Rounding out the group: Amy Besa, owner of Cendrillon, a Filipino restaurant on Mercer Street, and co-author of Memories of Philippine Kitchens. Throughout the evening it was suggested that the cuisine of the 7100-island archipelago is poised to become the next Asian food to be “discovered.” Most of this self-selecting crowd, though, seemed already quite familiar with the unique joys of Sinigang, Adobo and Kare-Kare. (I was definitely among the novices, having only just made it out to Ihawan for the first time a few weeks ago.)

A/P/A panel

Afterwards, there was a brief panel discussion and a Q&A, moderated by food writer and personality Kathy Gunst. We slipped out after one particularly insufferable question from the audience. You know the type: a “question” that doesn’t seek actual information, but is rather a prelude to some overlong commentary whose sole purpose is to show off how very much the “asker” knows. Ugh. We exchanged a few eye rolls amongst ourselves, and telepathically communicated our mutual willingness to skip the post-event nibbles in favor of some heartier fare.

Moon House

After such a build-up, where else would we go but Chinatown? JL had suggested dinner at Moon House on Bayard, a restaurant I’d yet to hit despite near weekly visits to the neighborhood. Once again, we were happy to hand over the ordering reins to his capable hands. Despite the notable lack of green on the table — prompting an amused comment from our waitress — JL did a stellar job hooking us up with a rich representation of Shanghai specialties.
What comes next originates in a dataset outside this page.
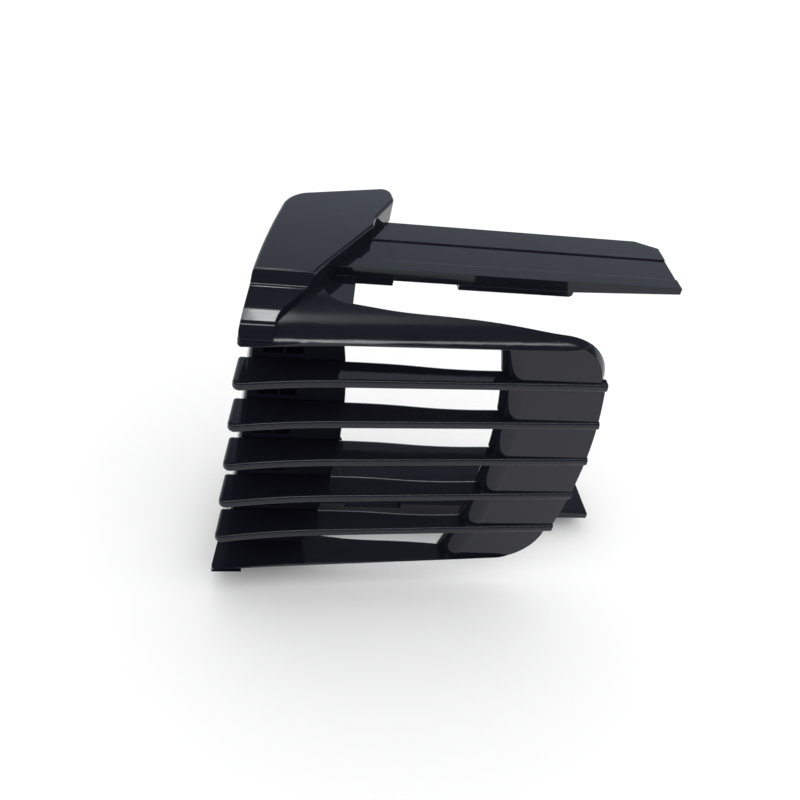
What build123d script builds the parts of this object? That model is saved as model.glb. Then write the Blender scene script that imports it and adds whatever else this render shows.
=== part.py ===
from build123d import *
import os
from math import sqrt

# Clipper guard comb: an adjustable-length attachment comb for a hair clipper.
# Comb coordinates, in mm, while modelling:
#   X runs along the teeth, from their tips (0) to the heel, and on along the slide arms.
#   Y runs from the hair side of the teeth (0) towards the clipper.
#   Z runs across the width, with 0 in the middle plane, about which the comb is symmetrical.
# export_nodes() moves every node so that the origin is under the middle of the whole box.

# Teeth
TOOTH_PITCH = 7.0          # spacing of the teeth across the width
INNER_TEETH = 5            # thin teeth between the two side teeth
TOOTH_THICK = 1.3
TOOTH_ROUND = 0.45         # edge rounding of a thin tooth
TIP_ROUND = 0.9            # rounding of a tip's hair-side corner
TIP_FRONT = (-0.25, -1.35) # hair-side corner of a tip, before rounding
BACK_Y = 4.5               # clipper-side edge of the teeth, where the bridge crosses them

# Side shells: side tooth and side plate
SIDE_INNER_Z = 20.35       # inner face of a side tooth
SIDE_OUTER_Z = 22.4        # outer side of the heel, before crowning
CROWN_TOP_Z = 22.92        # a side tooth's outer face is an elliptical arc that starts here...
CROWN_DEPTH = 10.0         # ...and curves inwards over this depth...
CROWN_RISE = 3.4           # ...by this much at the hair side
PLATE_INNER_Z = 20.9       # faces of a side plate
PLATE_OUTER_Z = 22.05
PLATE_END = (2.09, 9.25)   # where the leading edge passes from side tooth to side plate
WEB_END = (10.95, 9.25)    # ends of the hollow curve between side tooth and side plate
WEB_MIDDLE = (12.0, 6.8)
SLOT_CORNER = (14.6, 5.85)
SLOT_END_X = 15.95         # the slot's end against the arm

# Heel: the plate that joins the teeth at their rear
HEEL_X = 51.75             # rear end of the middle tooth
HEEL_FLANK_X = 50.4        # rear end where the corner rounding starts
HEEL_CORNER_R = 8.5
HEEL_FLANK_Z = SIDE_OUTER_Z - HEEL_CORNER_R
HEEL_CORNER_X = HEEL_FLANK_X - HEEL_CORNER_R
CROWN_SLOPE = 3.3          # degrees; the crowning follows the front of the side tooth
CROWN_LAG = 1.2            # it turns the corner this far behind the outline, and so fades out
PANEL_STEP = 0.12          # teeth stand this much behind the panels' rear edges
HEEL_AXIS_X = -29.5        # centre of the heel plate's crowned curve, an axis along Y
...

Fried Tiny Buns (Sheng Jian Bao) — similar to the soup-filled Pork Steamed Buns (Xiao Long Bao), a tray of which we also ordered, but with a doughy, pan-fried outer skin:

Moon House bao

… a wonderfully flavorful Salty Pork with Bamboo Shoot soup, somewhat misleadingly listed on the menu as a “casserole.” (Those are tofu skin knots breaking the surface.):

Moon House soup

… a Lion’s Head — so named for the plated appearance of these oversized pork meatballs ringed with a “mane” of braised bok choy:

Moon House lion’s head

… and a plate of Fresh Bacon with Preserved Vegetable — meltingly tender (read: fatty) and sweet:

Moon House pork belly

Is it any wonder that despite a tempting post-meal visit to the Chinatown Ice Cream Factory next door — accept no substitutes! – I could not eat another bite?